For my own parents, I took a different approach. The book: “La Primera Voz Que Oí” (The First Voice I Heard) honoring my mother’s memory was a collection of Spanish poems. I am still working on my father’s collection. I have not had the courage or made the time to include his final days. The working title is “Portraits of My Father: A South Carolinian on His Way to Bolivia.”
No matter what approach you take, the key is to start. If you don’t tell your story, who will? As composer and playwright Lin-Manuel Miranda said, “You are the perfect person to tell your story.” Mara Soloway and Carolyn Dahl have provided some helpful tips on I Start Wondering on how to preserve our stories.
My daughter, having finished her grandmother’s book, continues her story gathering – recognizing the value. Already in her own first chapters, she has gained some insight on her adventurous approach to life as a 32-year-old.
Poet Phil Kaye says, “Stories let us carve our initials in the wet cement of this moment.”
I think they also help us “Count it all joy.” All the moments in our lives matter and they help us recognize the blessing it is to be alive. As we recount our stories, we can see how resilient we’ve been to have walked through the via dolorosas into the way of light. Then someday, someone from a later generation might see what you've written and find meaning in it.

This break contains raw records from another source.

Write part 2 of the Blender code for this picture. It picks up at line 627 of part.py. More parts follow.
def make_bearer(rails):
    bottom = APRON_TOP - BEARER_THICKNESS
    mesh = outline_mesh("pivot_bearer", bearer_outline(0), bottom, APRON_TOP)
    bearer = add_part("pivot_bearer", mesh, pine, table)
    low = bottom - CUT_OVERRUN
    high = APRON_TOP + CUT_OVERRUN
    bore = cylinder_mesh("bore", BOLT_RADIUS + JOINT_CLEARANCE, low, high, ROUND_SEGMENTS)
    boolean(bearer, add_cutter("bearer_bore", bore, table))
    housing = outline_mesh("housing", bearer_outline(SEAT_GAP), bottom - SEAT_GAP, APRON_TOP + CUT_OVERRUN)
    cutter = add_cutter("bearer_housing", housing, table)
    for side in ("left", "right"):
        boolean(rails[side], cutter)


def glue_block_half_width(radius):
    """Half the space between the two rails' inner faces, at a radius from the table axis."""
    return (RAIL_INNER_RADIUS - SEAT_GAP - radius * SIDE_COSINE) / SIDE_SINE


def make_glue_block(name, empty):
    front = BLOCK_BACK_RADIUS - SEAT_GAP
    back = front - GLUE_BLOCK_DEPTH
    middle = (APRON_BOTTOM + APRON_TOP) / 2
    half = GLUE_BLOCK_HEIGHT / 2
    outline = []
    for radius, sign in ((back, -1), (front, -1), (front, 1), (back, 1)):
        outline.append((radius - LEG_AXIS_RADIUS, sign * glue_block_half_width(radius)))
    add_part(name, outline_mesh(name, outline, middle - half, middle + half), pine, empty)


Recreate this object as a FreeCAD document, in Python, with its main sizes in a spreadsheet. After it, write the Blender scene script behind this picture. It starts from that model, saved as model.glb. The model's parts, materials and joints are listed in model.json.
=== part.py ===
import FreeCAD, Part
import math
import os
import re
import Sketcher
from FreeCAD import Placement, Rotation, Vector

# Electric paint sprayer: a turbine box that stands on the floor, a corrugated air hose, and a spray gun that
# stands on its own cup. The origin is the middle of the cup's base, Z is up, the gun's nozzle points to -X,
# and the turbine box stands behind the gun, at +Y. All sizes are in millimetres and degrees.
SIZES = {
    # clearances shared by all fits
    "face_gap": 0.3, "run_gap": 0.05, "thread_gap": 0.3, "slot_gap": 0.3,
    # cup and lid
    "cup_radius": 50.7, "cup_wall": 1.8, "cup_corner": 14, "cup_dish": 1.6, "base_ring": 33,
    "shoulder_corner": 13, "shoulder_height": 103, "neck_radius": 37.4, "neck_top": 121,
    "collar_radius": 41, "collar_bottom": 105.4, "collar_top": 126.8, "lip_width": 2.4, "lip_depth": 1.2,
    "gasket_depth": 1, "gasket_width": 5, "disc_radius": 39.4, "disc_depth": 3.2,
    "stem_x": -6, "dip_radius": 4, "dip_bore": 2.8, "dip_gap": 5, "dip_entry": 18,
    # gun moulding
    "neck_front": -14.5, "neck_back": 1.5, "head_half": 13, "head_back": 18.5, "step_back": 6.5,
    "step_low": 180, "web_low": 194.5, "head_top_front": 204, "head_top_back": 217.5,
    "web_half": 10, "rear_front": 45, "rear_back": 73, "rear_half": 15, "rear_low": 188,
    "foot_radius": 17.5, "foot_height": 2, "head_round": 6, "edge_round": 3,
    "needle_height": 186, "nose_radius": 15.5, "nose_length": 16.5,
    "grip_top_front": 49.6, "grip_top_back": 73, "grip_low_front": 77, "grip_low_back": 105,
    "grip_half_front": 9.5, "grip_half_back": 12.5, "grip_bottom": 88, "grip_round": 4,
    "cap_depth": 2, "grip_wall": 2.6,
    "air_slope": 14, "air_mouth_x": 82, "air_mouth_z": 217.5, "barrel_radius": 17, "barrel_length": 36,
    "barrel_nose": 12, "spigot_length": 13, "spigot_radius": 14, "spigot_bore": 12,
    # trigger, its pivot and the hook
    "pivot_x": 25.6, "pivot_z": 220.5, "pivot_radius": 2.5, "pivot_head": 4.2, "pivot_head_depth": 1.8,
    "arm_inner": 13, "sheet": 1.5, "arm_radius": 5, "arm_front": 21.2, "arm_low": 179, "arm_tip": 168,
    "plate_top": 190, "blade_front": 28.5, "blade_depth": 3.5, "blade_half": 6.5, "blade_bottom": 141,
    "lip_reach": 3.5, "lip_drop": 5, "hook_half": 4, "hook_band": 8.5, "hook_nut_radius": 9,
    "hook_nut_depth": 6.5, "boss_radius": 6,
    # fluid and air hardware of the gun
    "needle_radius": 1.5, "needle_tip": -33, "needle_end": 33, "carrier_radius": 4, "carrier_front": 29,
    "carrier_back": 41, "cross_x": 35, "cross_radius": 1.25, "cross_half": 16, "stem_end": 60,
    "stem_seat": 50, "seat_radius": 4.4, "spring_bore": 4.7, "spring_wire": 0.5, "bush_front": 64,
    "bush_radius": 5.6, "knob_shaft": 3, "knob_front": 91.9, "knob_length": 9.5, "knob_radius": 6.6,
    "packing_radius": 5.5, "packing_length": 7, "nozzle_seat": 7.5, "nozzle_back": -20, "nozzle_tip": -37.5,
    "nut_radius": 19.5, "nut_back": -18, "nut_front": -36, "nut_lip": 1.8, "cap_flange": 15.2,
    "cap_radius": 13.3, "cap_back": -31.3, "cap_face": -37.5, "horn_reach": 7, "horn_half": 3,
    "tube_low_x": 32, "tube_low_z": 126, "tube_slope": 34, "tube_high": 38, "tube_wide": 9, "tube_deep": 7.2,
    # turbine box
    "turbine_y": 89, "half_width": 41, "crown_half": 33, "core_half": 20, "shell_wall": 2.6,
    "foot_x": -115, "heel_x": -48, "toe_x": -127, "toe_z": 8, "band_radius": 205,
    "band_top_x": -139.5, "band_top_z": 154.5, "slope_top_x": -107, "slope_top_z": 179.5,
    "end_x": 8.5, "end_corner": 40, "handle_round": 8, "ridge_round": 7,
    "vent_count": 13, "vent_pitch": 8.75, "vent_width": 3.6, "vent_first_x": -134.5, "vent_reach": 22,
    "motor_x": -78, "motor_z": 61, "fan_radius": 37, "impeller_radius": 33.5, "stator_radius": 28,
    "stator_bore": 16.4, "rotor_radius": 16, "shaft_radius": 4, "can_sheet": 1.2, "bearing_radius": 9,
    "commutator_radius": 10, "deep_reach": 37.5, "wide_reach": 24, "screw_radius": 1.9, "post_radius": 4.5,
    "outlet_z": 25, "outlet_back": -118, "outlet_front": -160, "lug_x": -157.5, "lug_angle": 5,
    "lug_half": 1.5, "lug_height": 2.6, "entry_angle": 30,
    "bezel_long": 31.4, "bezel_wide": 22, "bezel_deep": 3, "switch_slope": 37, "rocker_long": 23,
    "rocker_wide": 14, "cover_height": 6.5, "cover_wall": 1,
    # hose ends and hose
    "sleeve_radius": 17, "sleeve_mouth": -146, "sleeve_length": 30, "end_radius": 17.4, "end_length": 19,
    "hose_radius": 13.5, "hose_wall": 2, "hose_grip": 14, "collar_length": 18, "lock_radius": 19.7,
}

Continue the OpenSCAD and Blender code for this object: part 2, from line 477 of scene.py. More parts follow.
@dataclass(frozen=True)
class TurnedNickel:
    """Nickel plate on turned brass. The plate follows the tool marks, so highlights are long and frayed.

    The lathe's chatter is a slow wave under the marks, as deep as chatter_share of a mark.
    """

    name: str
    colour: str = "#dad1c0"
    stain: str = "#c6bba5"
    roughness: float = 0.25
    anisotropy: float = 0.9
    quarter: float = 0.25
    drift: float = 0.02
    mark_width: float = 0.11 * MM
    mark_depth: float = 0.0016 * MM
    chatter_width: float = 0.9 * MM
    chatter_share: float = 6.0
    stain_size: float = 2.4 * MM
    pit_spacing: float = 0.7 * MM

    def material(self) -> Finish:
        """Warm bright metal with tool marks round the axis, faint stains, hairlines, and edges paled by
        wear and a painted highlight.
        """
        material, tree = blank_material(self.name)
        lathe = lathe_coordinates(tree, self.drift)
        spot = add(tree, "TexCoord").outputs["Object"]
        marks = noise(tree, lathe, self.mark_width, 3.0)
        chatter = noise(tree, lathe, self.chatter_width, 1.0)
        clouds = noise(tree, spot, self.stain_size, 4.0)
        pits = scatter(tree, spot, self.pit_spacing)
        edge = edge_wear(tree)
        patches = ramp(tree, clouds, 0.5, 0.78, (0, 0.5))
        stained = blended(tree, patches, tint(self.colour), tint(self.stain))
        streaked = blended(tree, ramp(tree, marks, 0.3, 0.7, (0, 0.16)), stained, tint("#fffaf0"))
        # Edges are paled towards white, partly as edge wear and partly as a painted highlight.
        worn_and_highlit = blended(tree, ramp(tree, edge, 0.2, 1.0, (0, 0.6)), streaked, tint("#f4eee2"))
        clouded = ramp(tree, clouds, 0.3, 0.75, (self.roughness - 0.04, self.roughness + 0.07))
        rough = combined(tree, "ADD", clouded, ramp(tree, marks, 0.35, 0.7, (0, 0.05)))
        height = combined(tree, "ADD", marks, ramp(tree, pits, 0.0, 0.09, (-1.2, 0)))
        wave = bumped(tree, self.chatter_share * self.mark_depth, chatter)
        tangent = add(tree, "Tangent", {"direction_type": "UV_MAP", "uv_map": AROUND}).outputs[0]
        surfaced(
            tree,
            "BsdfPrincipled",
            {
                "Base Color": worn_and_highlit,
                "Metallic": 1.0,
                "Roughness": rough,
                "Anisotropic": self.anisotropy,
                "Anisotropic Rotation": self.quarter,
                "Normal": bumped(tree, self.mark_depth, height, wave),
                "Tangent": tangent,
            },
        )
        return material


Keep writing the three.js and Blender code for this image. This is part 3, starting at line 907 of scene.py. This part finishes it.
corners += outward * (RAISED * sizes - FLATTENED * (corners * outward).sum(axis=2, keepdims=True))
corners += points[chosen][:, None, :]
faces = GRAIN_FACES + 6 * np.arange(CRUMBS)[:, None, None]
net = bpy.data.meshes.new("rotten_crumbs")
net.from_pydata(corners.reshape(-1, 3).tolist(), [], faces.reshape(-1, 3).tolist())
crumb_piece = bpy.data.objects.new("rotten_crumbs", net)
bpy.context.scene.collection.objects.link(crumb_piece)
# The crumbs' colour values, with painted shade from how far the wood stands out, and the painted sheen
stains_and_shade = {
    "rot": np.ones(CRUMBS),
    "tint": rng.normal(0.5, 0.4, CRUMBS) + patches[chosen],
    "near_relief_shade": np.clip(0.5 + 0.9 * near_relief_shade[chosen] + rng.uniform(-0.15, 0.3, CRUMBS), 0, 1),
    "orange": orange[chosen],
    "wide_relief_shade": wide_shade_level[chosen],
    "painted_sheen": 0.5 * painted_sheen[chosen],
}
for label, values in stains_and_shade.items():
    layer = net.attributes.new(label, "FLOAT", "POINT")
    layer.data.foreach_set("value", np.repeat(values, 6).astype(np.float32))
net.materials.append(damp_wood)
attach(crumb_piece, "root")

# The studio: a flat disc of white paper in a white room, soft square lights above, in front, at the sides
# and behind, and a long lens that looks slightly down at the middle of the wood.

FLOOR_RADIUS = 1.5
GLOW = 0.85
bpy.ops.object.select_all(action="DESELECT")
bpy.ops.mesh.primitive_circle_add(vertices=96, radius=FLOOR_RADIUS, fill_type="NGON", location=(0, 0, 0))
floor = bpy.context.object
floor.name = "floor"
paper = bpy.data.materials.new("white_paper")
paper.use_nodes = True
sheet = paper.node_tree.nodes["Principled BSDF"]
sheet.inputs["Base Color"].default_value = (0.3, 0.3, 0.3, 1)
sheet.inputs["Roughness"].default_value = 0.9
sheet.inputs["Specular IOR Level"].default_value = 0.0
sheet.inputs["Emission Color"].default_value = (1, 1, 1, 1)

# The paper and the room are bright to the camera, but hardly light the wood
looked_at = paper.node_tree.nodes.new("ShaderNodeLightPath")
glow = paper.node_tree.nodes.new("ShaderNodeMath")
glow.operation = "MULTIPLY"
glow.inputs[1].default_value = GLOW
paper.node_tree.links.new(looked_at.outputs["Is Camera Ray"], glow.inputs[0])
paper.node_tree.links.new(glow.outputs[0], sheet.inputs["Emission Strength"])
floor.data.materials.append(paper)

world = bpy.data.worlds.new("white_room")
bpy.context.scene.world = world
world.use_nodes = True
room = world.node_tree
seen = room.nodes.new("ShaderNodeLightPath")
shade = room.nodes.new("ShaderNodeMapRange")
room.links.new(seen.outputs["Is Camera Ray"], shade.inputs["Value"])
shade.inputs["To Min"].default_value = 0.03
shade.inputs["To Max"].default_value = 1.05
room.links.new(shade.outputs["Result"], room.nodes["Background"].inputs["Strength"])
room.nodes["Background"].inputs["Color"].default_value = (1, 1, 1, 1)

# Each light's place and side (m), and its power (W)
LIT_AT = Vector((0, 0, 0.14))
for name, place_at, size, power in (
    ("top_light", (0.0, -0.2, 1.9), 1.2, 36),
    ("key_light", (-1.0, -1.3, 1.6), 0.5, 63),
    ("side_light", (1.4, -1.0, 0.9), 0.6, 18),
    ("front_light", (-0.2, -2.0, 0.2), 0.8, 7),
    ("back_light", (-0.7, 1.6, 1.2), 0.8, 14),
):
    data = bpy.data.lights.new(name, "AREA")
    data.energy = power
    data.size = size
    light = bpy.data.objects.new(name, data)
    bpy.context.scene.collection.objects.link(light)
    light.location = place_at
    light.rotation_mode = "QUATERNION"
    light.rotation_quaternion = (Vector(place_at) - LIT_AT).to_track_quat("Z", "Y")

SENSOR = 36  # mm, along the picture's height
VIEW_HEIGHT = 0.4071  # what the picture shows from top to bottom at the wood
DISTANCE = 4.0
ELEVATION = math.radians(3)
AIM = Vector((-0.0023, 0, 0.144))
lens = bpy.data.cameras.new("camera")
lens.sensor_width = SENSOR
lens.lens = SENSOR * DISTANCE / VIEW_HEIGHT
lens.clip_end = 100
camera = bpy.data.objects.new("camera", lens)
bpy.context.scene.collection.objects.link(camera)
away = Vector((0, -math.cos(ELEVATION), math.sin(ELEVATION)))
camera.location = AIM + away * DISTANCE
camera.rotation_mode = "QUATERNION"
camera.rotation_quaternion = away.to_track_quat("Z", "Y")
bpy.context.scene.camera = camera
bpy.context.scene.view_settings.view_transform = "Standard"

Porfiria did not get to respond to all the letters and questions her granddaughter sent her. Time ran out, and many questions went unanswered. Don’t let time run out on sharing your story.
As you consider your stories, I leave you with three possible starting points.
Consider using George Ella Lyon’s poem “Where I’m From” as a writing prompt to recall experiences that you come from.
Name three people who have influenced your life in some way. At what point did they come into your life. Did it change the course of your planned direction?
Go through some old photographs. Investigate the stories behind them. Zoom out and think about what’s not in the picture.